Texas produces more wind power than any other state; if it were a country, its production would rank fifth globally. I’d seen wind turbines before, but never so many—nor so close.
I listened to The 1619 Project, a New York Times series investigating how “no aspect of [America] has been untouched by the 250 years of slavery” that followed the first arrival of enslaved Africans on these shores. By then I was passing through the Texas panhandle: land taken from the Plains Apache, the Comanche, the Kiowa, the Cheyenne, and the Arapaho. Deep in this heat-hazy heartland, it seemed a mythic America could materialize any moment—one unblemished by slavery or colonization, one that had never committed centuries of injustice. But that wasn’t reality.
Just before I pulled into Albuquerque, New Mexico, a friend in the city had texted. She wanted to know where I was staying that night and if I’d be safe: A protestor had been shot in the attempt to take down the statue of Juan de Oñate, a Spanish conquistador.
Fire on the mountain
Day four: 450 miles to Tucson. By my last day, a seven-hour drive seemed like a cakewalk. Leaving Albuquerque, I headed south, turning away from I-40 for the first time in more than a thousand miles. The pandemic had reappeared: Road signs read “COVID risk remains high. Wear a mask. Protect NM.” At a rest stop that afternoon, a new danger: “Beware of rattlesnakes.”
The desert sky was flat as tin. I saw a distant purple thunderhead, its belly filled with lightning—a sure sign someone was being rained on somewhere. An hour later, that someone was me. The sun caught each droplet so it hit my windshield like a diamond.
I skirted disaster in the barren stretch between Hatch and Deming. I had an eighth of a tank left, and I hadn’t seen a single thing in 40 minutes except solar and wind farms. I gnawed at thoughts of how to hitchhike in a pandemic. At last, I coasted into a gas station specially designed for long-haul big rigs.
A little over an hour from Tucson, I realized that what I’d mistaken for clouds was actually the smoke of the lightning-sparked Bighorn Fire, at the time more than 15,000 acres and spreading across the Catalina Mountains north of the city. For the next hundred miles, I watched the pink-yellow plume take on the texture of cotton candy.
Driving into the smoke’s shadow, I realized there’d been fires of one kind or another everywhere I’d traveled. The virus was a sort of inferno, made visible through PSAs on roadside signs and people wearing masks—though I saw fewer than two dozen of them across 10 states.
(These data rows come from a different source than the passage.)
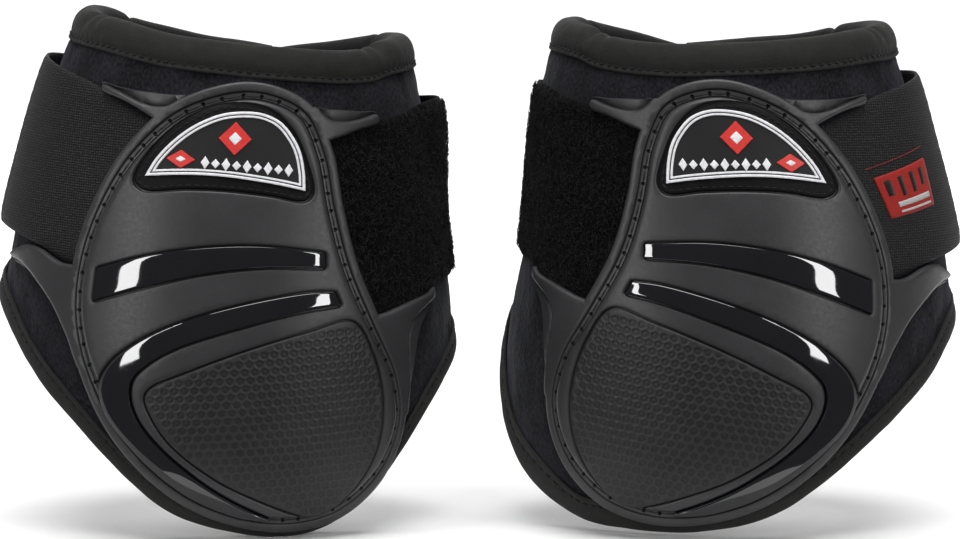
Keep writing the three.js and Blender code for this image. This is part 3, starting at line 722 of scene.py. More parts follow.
def layer_rows(boot, us, layer):
    """Heights from a layer's foot to its rim and back, its foot and rim, and the arcs of the rows."""
    rows = np.concatenate([np.linspace(0, 1, layer["up"]), np.linspace(1, 0, layer["down"])])
    low, high = FOOT[boot["side"]](us) + layer["above_foot"], RIM(us) - layer["below_rim"]
    z = between(low, high, rows)
    return z, low[:, None], high[:, None], us[:, None] * arc_per_degree(z)


def liner_half(boot, half):
    """Brushed cloth over foam, a little uneven, and puckered where the collar and hem pull on it."""
    us = half_span(half, LINER["step"])
    z, low, high, a = layer_rows(boot, us, LINER)
    seed = boot["seed"]
    uneven = 0.4 * ripple(a, z, 9, seed) + 0.22 * ripple(a, z, 3.2, seed + 1)
    near_edge = smooth(22, 9, high - z) + smooth(20, 6, z - low)
    puckers = 0.8 * near_edge * np.maximum(0, ripple(a * 1.4 + z * 0.5, z * 0.5, 5.5, seed + 2))
    outer = np.arange(z.shape[1]) < LINER["up"]
    off = np.where(outer, np.minimum(uneven - puckers, LINER["most"]), LINER["inner"])
    obj = sweep(boot, f"liner_{half['part']}", us, off, z, "liner")
    finish_half(obj, boot, half, "liner")


def lining_half(boot, half):
    """A smooth knit on the inside of the wrap."""
    us = half_span(half, LINING["step"])
    z, _, _, a = layer_rows(boot, us, LINING)
    inner = np.arange(z.shape[1]) >= LINING["up"]
    off = np.where(inner, LINING["inner"], LINING["outer"]) + 0.12 * ripple(a, z, 8, boot["seed"] + 5)
    obj = sweep(boot, f"lining_{half['part']}", us, off, z, "lining")
    finish_half(obj, boot, half, "lining")


def widening(boot, kind, u):
    """How much wider than its section an edge is: the right boot's hem is, low on its loop side."""
    lobe = smooth(*WIDE_HEM["begin"], u) * (1 - smooth(*WIDE_HEM["end"], u))
    return boot["wide_hem"] * lobe * (kind["part"] == "hem")


def long_waves(boot, kind, arc, up):
    """How far a roll swells outwards."""
    return kind["swell"] * ripple(arc, up * 0.4, 14, boot["seed"] + 11)


def wander(boot, arc):
    """How far a roll strays up and down."""
    return 0.5 * ripple(arc * 0.5, 0 * arc, 9, boot["seed"] + 13)


def edge_roll(boot, half, kind, edge):
    """A padded roll over the wrap's edge: the collar or the hem."""
    us = half_span(half, 0.9)
    shape = spline(kind["section"], True, 2)
    off = np.broadcast_to(shape[:, 0], (len(us), len(shape))).copy()
    up = np.broadcast_to(shape[:, 1], off.shape).copy()
    a = (us * arc_per_degree(edge(us)))[:, None]
    outer = smooth(-1.5, 0.6, off)
    bulge = long_waves(boot, kind, a, up) + 0.16 * ripple(a, up, 4.5, boot["seed"] + 12)
    near_seam = np.exp(-((up - kind["stitch"]) / 1.6) ** 2)
    pull = 0.14 * np.cos(2 * math.pi * a / STITCH["pitch"]) * near_seam
    off += outer * (bulge + pull)
    if kind is COLLAR:
        crease = sum(deep * np.exp(-((us[:, None] - at) / wide) ** 2) for at, deep, wide in CREASES)
        off -= 0.8 * crease * smooth(-8, -3, up) * outer
        up -= 1.5 * crease * smooth(-6, 0, up)
    up *= 1 + widening(boot, kind, us)[:, None] * smooth(-1.5, 0.6, shape[:, 0])
    z = edge(us)[:, None] + up + wander(boot, a)
    # The edge values make the roll's inner face darker.
    obj = sweep(boot, f"{kind['part']}_{half['part']}", us, off, z, "collar",
                values=-smooth(-1.5, -4.5, off))
    finish_half(obj, boot, half, kind["part"])


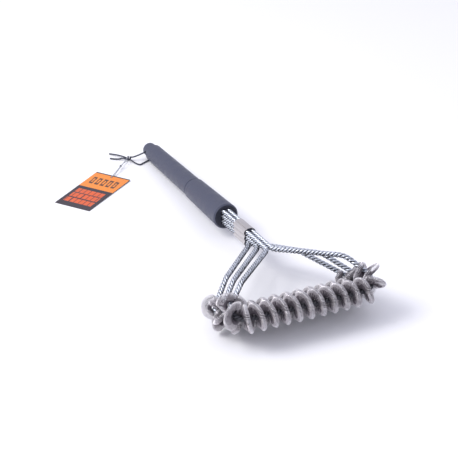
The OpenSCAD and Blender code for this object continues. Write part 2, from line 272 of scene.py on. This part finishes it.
# ---------------------------------------------------------------- hang tag: a card with plain printed fields
TAG_L, TAG_W, TAG_T, TAG_LIFT = 92.0, 48.5, 0.5, 1.0
TAG_HOLE_X, TAG_HOLE_R = 4.6, 1.6
TAG_TURN = math.radians(-52)
TAG_MIDDLE = (-167.5, -89.1)
ORANGE, CHARCOAL, RED, INK = range(4)
EDGE_X, FIELD_X = 2.2, 40.5
MARK_X, MARK_HALF_X, MARK_HALF_Y, MARK_STEP = 21.5, 9.0, 19.5, 7.8
BLOCK_X0, BLOCK_X1, BLOCK_HALF_Y, BLOCK_ROW, BLOCK_STEP = 47.0, 84.0, 19.5, 12.4, 6.5


def tag_at(x, y, z):
    """Card coordinates in mm (x from the hole end, y across, z over its underside) to the frame."""
    slope = math.asin(TAG_LIFT / TAG_L)
    along = x * math.cos(slope) + z * math.sin(slope) - TAG_L / 2
    height = TAG_LIFT - x * math.sin(slope) + z * math.cos(slope)
    c, s = math.cos(TAG_TURN), math.sin(TAG_TURN)
    return np.array((TAG_MIDDLE[0] + along * c - y * s, TAG_MIDDLE[1] + along * s + y * c, height)) * MM


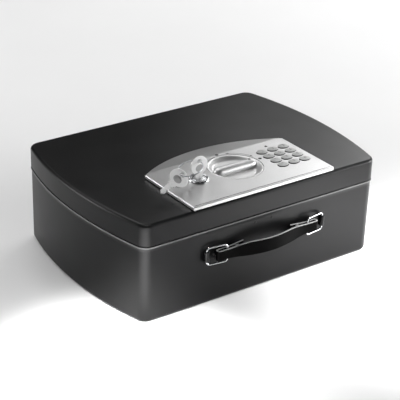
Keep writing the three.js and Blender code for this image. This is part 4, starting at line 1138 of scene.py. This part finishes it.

It wasn’t the only firestorm whose heat I’d felt, as tension seeped from cities grappling with a public health crisis and seismic social change.
I’d seen other things, too: the friends who loved their homes and wanted to keep them safe. The masked woman guiding her masked, elderly mother through a rest stop, who thanked me for wearing a mask myself. A single Confederate flag. The cars with handmade Black Lives Matter signs taped to their windows. I’d seen more than two thousand miles of a land so beautiful I almost didn’t want to stop driving.
I pulled up to my house in Tucson, where my loved ones were waving by the mailbox. “Welcome home,” they said. I left the boxes in the truck for another day.